Your instructions:
Copy out exactly the lines from the first line of the material below through the line containing "with sisal twine.", and nothing beyond them.

——

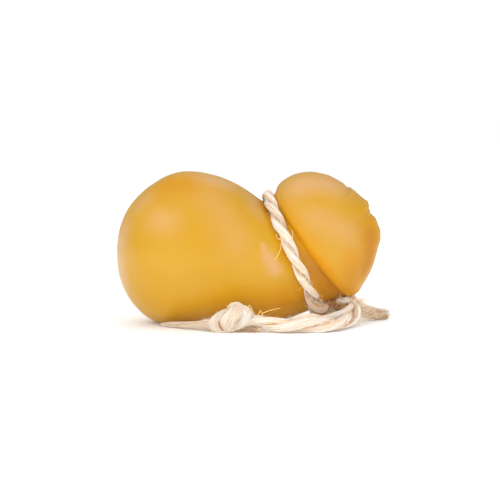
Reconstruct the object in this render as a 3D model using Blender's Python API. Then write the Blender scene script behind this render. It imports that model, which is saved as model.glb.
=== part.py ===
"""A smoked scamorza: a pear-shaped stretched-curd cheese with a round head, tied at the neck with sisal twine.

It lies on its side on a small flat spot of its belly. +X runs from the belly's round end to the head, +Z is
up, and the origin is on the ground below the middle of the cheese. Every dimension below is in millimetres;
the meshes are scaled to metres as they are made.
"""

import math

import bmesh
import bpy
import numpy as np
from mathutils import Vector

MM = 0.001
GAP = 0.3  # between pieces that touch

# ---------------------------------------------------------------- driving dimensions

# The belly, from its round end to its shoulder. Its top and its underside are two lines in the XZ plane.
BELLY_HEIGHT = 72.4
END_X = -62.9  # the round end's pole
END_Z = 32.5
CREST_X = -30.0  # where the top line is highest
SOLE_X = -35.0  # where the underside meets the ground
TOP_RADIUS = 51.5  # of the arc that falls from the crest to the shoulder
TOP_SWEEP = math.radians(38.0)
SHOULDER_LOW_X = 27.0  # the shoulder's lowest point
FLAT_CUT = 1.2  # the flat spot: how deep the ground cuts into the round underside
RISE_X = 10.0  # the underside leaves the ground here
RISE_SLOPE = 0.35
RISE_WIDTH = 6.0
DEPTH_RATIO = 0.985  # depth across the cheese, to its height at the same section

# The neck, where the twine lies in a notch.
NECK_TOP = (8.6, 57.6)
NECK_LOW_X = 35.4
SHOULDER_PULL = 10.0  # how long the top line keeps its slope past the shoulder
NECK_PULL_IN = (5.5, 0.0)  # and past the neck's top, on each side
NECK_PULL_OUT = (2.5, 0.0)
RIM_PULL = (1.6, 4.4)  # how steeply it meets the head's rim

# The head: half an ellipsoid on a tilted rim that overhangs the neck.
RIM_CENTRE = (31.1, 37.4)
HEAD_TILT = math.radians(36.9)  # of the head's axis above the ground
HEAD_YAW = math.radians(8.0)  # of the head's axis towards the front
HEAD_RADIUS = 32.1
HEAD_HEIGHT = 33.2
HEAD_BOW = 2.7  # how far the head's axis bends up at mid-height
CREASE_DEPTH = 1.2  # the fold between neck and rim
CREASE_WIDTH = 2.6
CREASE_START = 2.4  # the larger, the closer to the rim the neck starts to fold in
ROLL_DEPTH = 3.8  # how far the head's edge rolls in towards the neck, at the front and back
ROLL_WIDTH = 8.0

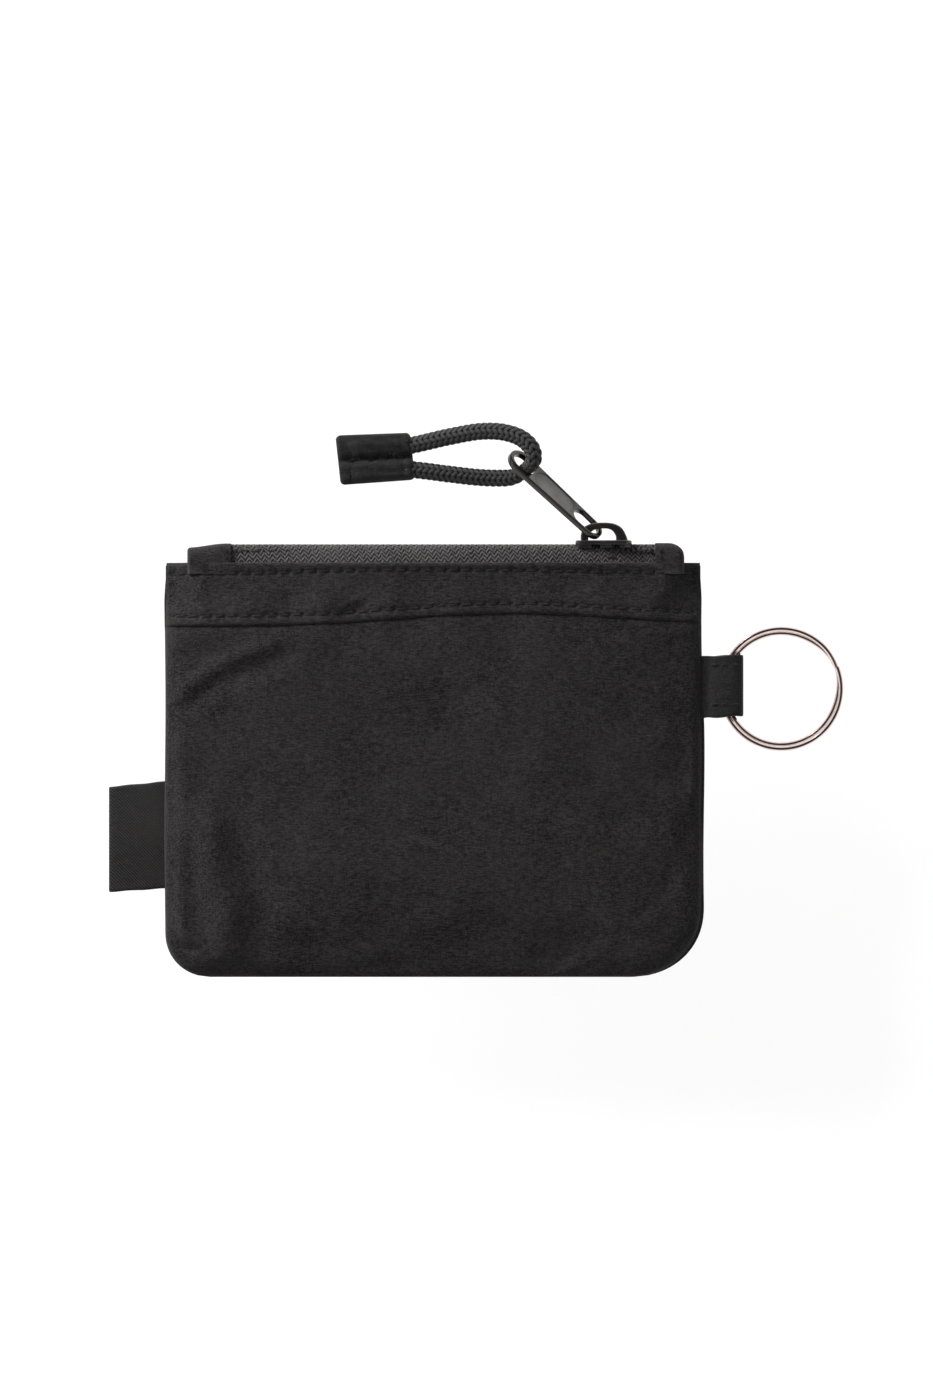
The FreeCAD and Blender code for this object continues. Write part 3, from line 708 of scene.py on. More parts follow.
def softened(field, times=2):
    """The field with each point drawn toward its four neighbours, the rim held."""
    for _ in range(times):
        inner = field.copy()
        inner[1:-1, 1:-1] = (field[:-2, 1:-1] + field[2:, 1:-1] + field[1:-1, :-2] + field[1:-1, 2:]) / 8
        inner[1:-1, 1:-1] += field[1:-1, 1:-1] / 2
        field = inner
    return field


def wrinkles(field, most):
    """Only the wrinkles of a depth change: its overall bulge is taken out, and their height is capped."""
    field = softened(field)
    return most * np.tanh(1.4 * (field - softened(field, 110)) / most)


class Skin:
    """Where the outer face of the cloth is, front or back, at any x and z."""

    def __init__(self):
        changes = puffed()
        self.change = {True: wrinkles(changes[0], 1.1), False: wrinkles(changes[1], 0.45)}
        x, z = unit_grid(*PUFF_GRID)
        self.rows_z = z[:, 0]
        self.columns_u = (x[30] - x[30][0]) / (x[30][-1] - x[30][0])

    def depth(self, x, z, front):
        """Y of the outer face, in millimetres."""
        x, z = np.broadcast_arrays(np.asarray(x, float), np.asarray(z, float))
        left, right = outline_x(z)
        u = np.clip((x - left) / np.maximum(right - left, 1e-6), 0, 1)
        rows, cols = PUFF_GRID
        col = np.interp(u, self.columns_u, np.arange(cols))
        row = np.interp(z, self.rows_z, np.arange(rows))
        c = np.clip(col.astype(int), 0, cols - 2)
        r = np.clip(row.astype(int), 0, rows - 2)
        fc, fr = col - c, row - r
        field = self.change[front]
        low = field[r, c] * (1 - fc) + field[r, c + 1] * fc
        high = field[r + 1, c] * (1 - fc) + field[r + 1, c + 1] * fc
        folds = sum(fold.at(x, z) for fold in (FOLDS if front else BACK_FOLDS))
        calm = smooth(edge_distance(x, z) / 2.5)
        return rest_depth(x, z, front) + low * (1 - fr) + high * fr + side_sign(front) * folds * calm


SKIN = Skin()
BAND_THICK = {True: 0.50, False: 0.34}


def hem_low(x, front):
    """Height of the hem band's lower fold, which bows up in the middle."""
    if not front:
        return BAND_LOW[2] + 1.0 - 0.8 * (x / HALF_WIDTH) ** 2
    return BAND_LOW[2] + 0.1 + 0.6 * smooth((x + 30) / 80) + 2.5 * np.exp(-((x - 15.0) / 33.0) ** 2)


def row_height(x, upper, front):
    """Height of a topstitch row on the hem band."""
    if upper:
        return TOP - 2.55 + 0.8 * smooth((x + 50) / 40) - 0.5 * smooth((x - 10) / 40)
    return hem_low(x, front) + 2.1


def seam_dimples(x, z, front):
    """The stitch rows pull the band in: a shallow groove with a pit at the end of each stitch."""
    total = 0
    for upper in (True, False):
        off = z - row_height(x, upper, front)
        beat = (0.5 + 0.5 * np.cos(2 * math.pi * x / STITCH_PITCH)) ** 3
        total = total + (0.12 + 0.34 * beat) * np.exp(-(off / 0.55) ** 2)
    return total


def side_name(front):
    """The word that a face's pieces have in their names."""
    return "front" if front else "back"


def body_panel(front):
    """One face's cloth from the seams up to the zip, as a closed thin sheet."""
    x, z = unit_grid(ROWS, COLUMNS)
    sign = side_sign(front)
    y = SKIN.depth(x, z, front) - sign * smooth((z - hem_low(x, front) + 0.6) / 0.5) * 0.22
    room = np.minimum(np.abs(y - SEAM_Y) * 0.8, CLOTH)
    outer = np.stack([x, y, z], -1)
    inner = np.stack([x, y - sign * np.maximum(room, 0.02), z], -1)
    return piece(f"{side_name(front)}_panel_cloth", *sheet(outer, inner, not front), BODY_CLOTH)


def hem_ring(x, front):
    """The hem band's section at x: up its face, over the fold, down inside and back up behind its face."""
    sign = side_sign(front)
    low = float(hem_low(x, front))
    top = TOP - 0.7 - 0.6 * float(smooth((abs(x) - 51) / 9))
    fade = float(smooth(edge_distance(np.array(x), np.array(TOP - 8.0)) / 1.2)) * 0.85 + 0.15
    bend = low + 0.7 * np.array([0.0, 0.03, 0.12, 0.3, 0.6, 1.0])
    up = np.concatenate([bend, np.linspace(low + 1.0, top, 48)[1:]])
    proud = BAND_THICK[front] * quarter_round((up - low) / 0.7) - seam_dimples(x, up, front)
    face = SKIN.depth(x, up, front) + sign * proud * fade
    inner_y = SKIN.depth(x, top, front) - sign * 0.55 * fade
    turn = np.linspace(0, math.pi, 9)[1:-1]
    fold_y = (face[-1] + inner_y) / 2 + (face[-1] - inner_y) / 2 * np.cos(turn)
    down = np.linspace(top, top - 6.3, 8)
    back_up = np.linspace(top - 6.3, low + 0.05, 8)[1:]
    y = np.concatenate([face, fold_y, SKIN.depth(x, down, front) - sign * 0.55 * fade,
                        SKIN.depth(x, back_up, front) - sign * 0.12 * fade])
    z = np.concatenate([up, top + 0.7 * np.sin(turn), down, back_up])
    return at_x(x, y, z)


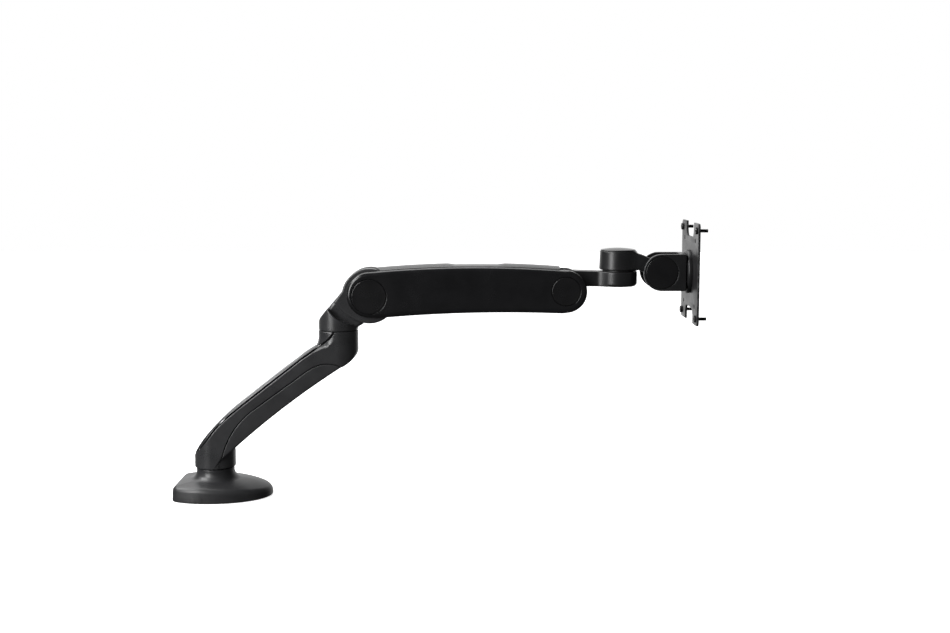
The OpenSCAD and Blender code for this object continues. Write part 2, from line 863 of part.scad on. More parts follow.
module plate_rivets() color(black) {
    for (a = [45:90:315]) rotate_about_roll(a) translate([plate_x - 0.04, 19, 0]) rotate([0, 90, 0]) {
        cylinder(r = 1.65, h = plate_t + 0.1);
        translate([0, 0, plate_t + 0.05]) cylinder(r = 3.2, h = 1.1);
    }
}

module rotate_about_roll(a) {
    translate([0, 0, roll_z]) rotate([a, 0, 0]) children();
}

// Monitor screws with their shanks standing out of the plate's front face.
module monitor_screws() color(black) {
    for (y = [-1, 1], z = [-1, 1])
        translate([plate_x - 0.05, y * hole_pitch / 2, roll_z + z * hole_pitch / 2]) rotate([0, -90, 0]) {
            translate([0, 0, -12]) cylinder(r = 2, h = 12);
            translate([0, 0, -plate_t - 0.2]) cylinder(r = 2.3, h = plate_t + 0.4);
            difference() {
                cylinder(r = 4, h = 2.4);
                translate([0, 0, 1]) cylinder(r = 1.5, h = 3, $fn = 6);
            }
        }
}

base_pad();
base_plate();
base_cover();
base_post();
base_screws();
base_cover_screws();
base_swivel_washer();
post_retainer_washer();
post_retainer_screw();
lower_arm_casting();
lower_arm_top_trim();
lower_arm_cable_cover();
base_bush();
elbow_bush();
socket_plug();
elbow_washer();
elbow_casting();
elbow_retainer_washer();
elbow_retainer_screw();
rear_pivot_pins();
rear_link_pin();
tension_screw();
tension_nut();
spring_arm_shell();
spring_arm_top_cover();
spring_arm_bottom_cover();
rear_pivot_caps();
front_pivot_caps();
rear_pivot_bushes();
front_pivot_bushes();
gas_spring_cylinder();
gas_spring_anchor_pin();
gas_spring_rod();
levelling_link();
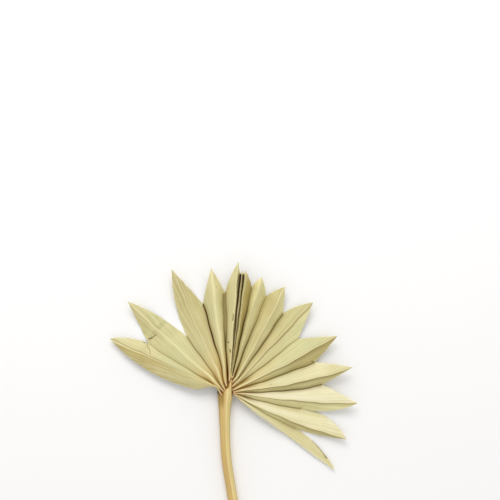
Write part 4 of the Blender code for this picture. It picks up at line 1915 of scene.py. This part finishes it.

——

Written solution:
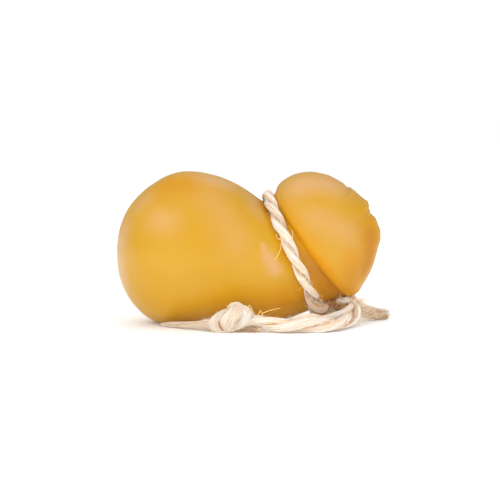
Reconstruct the object in this render as a 3D model using Blender's Python API. Then write the Blender scene script behind this render. It imports that model, which is saved as model.glb.
=== part.py ===
"""A smoked scamorza: a pear-shaped stretched-curd cheese with a round head, tied at the neck with sisal twine.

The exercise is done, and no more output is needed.